▶ **Modeling code records**
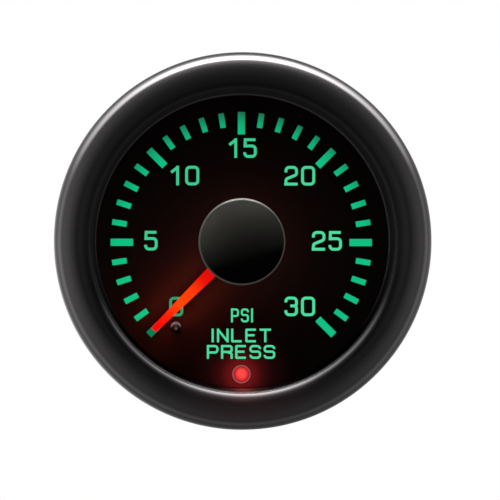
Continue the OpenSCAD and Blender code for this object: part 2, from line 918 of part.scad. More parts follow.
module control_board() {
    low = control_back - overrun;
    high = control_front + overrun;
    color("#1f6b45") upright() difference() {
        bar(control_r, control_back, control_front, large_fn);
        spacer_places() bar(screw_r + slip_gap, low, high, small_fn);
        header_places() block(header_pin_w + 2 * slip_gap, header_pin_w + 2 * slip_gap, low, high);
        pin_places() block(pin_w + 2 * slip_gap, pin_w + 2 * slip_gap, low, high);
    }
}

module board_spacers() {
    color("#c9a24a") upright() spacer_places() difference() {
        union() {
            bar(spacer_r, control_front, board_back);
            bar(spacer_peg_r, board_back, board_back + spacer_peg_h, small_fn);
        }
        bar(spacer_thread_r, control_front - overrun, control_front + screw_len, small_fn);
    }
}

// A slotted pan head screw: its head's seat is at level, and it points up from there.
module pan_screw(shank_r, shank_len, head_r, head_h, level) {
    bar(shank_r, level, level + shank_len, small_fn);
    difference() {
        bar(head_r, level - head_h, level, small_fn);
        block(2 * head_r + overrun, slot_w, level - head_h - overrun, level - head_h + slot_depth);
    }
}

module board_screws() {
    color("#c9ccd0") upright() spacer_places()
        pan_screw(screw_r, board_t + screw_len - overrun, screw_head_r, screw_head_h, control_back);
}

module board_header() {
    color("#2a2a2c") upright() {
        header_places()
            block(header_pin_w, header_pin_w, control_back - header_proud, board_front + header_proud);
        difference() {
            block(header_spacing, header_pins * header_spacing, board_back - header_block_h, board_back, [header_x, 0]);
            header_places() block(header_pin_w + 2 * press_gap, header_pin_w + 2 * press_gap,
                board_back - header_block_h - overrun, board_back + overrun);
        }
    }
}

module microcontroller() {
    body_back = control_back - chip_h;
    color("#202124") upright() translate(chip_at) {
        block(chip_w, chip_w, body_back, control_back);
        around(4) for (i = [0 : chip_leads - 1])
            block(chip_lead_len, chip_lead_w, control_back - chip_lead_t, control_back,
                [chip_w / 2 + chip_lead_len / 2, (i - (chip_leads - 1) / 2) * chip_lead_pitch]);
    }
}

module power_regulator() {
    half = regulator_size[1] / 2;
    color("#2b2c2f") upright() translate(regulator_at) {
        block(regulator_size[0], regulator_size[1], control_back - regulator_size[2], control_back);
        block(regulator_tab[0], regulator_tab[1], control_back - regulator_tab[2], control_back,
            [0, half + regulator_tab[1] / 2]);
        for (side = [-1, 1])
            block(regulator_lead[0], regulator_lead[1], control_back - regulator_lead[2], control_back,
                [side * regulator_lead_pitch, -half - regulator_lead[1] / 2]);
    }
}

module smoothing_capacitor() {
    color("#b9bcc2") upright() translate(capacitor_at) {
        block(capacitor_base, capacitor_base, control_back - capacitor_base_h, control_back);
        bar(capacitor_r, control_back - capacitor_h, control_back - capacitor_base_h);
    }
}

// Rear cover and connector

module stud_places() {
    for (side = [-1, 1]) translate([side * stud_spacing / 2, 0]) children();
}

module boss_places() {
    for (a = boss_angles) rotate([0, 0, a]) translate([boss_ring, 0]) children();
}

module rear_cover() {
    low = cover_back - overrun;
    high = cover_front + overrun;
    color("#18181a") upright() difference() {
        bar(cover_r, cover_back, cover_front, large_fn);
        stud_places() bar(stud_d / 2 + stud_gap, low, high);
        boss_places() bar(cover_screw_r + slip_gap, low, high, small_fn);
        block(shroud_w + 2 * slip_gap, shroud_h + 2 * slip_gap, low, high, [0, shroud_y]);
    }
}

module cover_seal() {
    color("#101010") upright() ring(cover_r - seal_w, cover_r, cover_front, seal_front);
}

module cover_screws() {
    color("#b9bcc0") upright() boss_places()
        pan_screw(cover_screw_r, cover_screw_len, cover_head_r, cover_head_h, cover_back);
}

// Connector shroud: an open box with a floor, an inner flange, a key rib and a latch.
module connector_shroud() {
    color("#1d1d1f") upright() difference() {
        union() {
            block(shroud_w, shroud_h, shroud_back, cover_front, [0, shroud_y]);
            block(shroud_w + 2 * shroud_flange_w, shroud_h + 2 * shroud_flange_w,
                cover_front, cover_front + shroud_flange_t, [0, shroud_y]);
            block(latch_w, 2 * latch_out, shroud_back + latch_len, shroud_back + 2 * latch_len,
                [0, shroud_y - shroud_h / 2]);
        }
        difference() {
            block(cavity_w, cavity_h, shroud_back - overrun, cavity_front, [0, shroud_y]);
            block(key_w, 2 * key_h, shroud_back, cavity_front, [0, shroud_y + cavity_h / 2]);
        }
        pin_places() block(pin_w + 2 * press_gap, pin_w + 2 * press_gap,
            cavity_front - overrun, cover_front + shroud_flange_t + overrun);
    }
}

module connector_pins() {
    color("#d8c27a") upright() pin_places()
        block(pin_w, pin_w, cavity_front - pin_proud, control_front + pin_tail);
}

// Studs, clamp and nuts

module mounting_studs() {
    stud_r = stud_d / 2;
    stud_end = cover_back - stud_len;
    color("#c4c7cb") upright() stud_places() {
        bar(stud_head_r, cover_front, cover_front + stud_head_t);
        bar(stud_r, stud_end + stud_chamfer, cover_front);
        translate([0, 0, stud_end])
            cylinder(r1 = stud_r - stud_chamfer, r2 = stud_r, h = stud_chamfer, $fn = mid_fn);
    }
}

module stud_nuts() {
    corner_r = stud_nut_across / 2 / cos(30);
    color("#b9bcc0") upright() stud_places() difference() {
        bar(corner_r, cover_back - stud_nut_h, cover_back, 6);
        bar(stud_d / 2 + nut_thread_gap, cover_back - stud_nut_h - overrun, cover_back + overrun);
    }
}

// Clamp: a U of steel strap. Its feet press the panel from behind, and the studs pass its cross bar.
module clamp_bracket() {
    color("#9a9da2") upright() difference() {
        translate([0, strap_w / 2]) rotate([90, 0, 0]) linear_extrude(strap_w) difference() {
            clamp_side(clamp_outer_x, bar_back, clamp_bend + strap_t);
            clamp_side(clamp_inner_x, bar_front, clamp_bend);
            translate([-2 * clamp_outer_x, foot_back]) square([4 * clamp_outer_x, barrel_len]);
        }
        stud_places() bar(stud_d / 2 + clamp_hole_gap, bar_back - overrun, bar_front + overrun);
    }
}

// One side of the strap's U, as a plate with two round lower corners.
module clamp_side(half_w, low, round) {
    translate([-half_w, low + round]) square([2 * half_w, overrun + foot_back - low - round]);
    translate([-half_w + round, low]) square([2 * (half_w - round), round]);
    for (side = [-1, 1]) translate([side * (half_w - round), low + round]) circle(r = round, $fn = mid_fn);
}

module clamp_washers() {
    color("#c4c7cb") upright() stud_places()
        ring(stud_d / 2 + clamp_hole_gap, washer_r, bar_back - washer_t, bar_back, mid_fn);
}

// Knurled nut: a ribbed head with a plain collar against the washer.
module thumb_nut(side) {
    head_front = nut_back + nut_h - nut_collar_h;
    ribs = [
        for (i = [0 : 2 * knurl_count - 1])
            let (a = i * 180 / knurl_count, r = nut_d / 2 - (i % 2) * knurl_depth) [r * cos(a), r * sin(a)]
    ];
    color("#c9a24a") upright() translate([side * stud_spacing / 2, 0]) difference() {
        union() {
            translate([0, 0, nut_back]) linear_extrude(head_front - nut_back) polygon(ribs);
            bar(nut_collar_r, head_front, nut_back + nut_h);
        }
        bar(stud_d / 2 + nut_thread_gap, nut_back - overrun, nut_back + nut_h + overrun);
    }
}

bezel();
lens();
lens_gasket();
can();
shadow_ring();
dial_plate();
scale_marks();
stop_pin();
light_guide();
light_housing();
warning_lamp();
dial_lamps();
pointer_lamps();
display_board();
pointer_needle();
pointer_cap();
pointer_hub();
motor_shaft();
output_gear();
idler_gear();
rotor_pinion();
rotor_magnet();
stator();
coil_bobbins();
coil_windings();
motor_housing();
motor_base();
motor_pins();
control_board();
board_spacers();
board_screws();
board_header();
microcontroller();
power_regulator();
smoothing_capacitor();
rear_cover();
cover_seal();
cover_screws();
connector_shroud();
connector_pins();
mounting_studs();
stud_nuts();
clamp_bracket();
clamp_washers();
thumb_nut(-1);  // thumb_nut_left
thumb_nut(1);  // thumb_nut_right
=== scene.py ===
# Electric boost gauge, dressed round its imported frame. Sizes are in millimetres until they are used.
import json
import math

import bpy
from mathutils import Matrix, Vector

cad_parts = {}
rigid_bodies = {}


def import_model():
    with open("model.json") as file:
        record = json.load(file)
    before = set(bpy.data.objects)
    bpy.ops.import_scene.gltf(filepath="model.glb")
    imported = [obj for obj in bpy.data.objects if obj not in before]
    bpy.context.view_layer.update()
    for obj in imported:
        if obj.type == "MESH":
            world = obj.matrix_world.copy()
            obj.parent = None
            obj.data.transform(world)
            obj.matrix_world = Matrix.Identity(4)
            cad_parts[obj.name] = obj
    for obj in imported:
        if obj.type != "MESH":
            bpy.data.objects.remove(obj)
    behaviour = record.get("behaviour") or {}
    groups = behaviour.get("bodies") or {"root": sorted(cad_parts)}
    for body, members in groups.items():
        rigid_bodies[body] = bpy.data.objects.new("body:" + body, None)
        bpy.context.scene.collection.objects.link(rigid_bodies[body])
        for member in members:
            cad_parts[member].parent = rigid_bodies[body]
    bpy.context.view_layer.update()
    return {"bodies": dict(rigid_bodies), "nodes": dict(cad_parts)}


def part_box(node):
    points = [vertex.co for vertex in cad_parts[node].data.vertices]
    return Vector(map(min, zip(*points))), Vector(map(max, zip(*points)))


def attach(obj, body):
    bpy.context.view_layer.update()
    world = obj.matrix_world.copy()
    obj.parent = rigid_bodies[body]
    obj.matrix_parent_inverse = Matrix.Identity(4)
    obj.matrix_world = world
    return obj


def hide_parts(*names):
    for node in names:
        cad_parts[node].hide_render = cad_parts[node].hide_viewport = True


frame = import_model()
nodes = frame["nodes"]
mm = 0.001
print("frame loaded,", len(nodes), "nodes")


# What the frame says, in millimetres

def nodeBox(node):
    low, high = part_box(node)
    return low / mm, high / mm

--

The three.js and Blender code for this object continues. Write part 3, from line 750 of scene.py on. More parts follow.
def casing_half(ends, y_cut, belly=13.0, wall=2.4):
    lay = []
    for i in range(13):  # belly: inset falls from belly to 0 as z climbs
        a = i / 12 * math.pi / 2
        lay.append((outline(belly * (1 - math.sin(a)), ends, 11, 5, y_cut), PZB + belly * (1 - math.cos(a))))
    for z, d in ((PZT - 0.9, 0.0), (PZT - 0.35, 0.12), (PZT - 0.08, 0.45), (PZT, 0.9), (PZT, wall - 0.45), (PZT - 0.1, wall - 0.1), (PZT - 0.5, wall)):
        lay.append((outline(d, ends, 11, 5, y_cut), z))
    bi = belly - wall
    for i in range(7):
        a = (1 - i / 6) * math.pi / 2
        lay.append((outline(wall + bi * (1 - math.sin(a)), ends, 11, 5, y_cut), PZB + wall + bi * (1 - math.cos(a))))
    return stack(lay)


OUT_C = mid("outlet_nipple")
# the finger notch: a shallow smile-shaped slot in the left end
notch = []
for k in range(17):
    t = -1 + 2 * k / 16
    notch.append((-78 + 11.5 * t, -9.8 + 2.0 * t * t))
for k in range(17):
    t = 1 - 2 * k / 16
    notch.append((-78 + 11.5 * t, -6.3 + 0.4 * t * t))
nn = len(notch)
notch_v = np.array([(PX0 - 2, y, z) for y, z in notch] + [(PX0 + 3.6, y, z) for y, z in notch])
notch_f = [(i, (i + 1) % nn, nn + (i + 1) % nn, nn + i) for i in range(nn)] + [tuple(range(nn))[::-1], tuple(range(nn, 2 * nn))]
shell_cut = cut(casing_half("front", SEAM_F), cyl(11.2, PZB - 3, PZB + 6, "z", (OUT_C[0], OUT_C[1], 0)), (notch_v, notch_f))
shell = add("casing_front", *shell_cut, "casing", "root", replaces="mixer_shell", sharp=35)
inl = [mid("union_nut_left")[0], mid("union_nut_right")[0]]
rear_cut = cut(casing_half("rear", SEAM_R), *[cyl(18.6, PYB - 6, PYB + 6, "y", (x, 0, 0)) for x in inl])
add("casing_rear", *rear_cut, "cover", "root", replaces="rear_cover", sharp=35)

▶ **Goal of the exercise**
Count each line of the entries that holds the word "Identity", then state the total and nothing more.

▶ **Completed exercise**
2